Language development is a lifelong process – but for your five- or six-year-old, this is the period where his linguistic skills undergo a period of rapid improvement. While there is no fixed formula for parents, there are plenty of things you can do to enrich your child’s language skills.
One way is to incorporate storytelling into your daily or weekly routine with your pre-schooler. Ms Suzannah Chua, early childhood educator, loves using storytelling sessions to incorporate language lessons at a private pre-school in Singapore. “Storytelling develops children's language in so many ways,” she says.
For one, storytelling will build your child’s vocabulary, teach him how to use words in the right context, and help boost his pronunciation and grammar skills. “It also helps your child to put abstract concepts into words,” adds Ms Chua. “For example, the text of a story about a child who is afraid of the dark would have key phrases that could express ideas or emotions a child might not have the words to express. Reading those phrases often helps the child internalise the language and make it a part of their speech and thought.”
When reading to or with your child, a great way to facilitate development is to turn what could be a passive listening session into a more interactive time. Telling a story isn’t like watching television or listening to the radio, after all. “Ask questions. Discuss the story with them. Relate it to your child's life — that adds meaning to the story and helps children to connect with the story on a personal level,” she advises.
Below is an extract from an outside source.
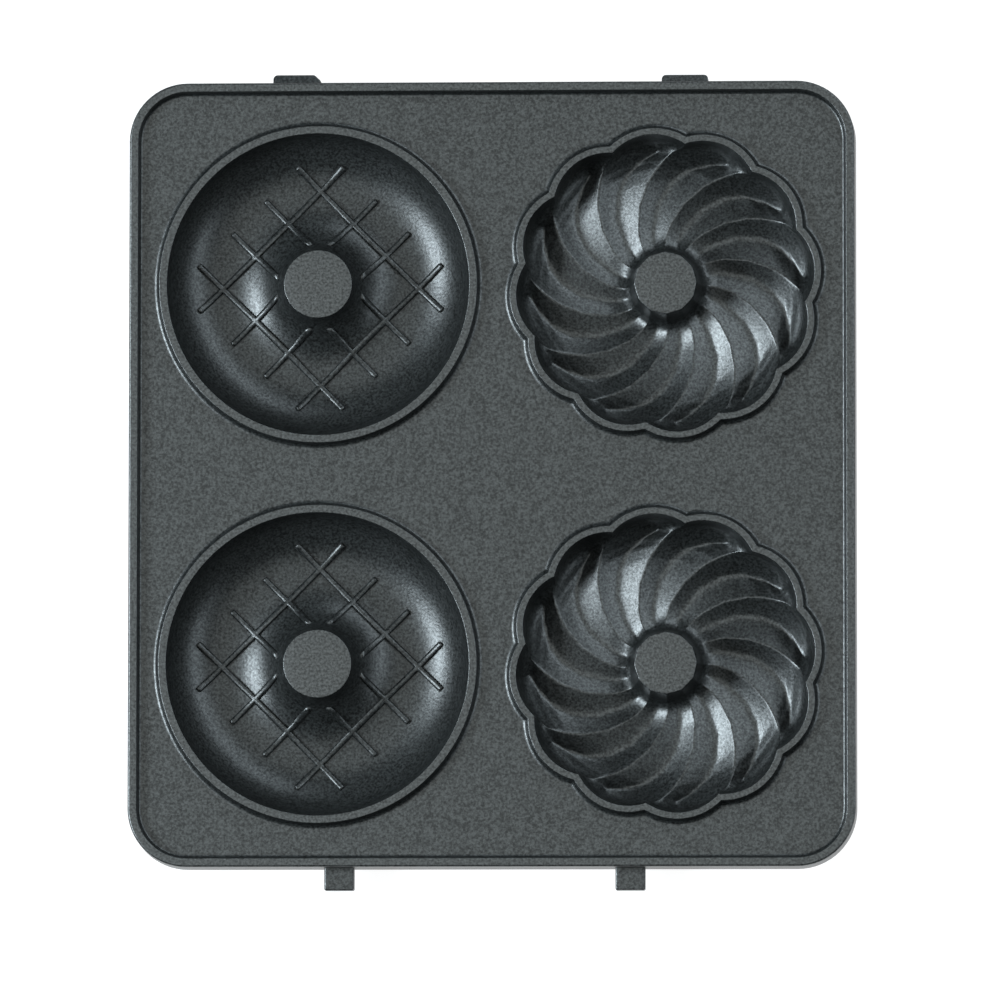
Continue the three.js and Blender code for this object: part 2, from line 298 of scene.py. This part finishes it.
def ring_cavity(skin, centre):
    around = 192
    section_steps = 44
    first_turn = 0.10
    lip = RING_MOUTH + RING_LIP
    foot = lip + FIELD_DEPTH * math.tan(LIP_DRAFT)
    bowl = [trough(turn) for turn in turns(section_steps, first_turn)]
    outside = rounded(
        [(foot + RUN, FIELD), (foot, FIELD), (lip, TOP), (RING_MOUTH, TOP), bowl[0]],
        [LIP_FILLET, EDGE_ROUND, EDGE_ROUND],
    )
    post = rounded([bowl[-1], (RING_POST, TOP), (RING_POST - RUN, TOP)], [EDGE_ROUND])
    profile = outside[1:-1] + bowl + post[1:]
    outer, inner = skin.sweep([circle(centre, radius, z, around) for radius, z in profile])
    skin.cap(inner, (*centre, TOP), first=False)
    return outer


# ---- the swirl cavities --------------------------------------------------------------------------

FLUTE_STATIONS = [0, 0.03, 0.07, 0.13, 0.22, 0.34, 0.48, 0.62, 0.74, 0.84, 0.92, 1]  # crest to valley
PITCH = 2 * PI / LOBES


def valley_place(radius):
    """Where across a flute its valley lies, from 0 at one crest to 1 at the next."""
    for (r0, p0), (r1, p1) in zip(VALLEYS, VALLEYS[1:]):
        if radius <= r1:
            part = max(radius - r0, 0) / (r1 - r0)
            smooth_part = part * part * (3 - 2 * part)
            return p0 + (p1 - p0) * smooth_part
    return VALLEYS[-1][1]


def round_swirl(valley):
    """(angle, place across the flute, share of the way up from the valley) all the way round."""
    shares = FLUTE_STATIONS
    across = [(valley * share, 1 - share) for share in shares[:-1]]
    across += [(valley + (1 - valley) * (1 - share), 1 - share) for share in reversed(shares[1:])]
    return [
        (SWIRL_START + (lobe + place) * PITCH, place, rise)
        for lobe in range(LOBES)
        for place, rise in across
    ]


def swirl_stations():
    """(angle, share of a half lobe from its middle) all the way round."""
    return [(angle, 2 * place - 1) for angle, place, _ in round_swirl(0.5)]


def lobed_radius(share, offset):
    half_lobe = PITCH / 2
    chord = SWIRL_CUSP * math.cos(half_lobe)
    half_chord = SWIRL_CUSP * math.sin(half_lobe)
    sagitta = SWIRL_LOBE - chord
    arc = (half_chord ** 2 + sagitta ** 2) / (2 * sagitta)
    middle = SWIRL_LOBE - arc
    angle = share * half_lobe
    return middle * math.cos(angle) + math.sqrt((arc + offset) ** 2 - (middle * math.sin(angle)) ** 2)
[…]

“Also, another tip is to repeat the story often. The first time you read a story to a child, you're only communicating the plot of the story. As you read it again and again, the child picks up details and develops insights. Let your imagination run wild with ‘what if’ discussions. What if the main character had chosen a different course of action? What do you think it would have happened?”
So what books should I read to my child?
It doesn’t really matter what your child reads, what matters is that he gets a wide variety to choose from. At the pre-schooler level, a good choice would be picture books or even wordless books as they really encourage discussion and provide ample opportunities to build up your child’s vocabulary and general knowledge.
Ms Chua suggests starting with the tried and tested children’s authors. She recommends Eric Carle, Julia Donaldson, Shel Silverstein, Dr Seuss, Maurice Sendak, Kevin Henkes, Leon Lionni, Mo Willems, to name a few. “Expose them to classics as well,” she adds. Think Heidi, The Gingerbread Man, as well as the Hans Christian Anderson stories.
“I am an advocate of giving your child a lot of exposure to a great variety of books, but I do recommend that you focus on books by good authors. Cut down on the run of the mill variety of stories. Good authors have been tried by early childhood educators and found excellent. Their books are often full of rhymes, imagination, symbolism and solid language,” says Ms Chua.
Tips on how to make storytime more fun
- Start early – the best way to get into the reading habit is to start when your child is an infant. Board or fabric books work best!
- Make the time. Storytime doesn’t always have to be done right at bedtime – find what works for your schedule and stick to it.
- Use the library! Singapore’s public libraries are a treat for young kids. Get them their own library card and turn them loose.
- Missed out on a book when you were young? Add it to the reading list now. This way, both you and your child get to enjoy something new.
- Take turns. Let your child read alternate pages to you, instead of you reading to him. This way, he gets to build up his pronunciation skills and gain confidence in reading aloud.
Activity: Get interactive during story time
Stuck for ways to make a story more interactive?
“A simple key I use is to relate it to the child (ask you questions) and use the five W and one H (why, who, what, where, when, how),” advises Ms Chua. Some of the questions that she finds useful for drawing out a “thinking” response include:
- What do you think he meant by _____?
- Why do you think he did that?
- What would you have done?
- How do you think he could have done this?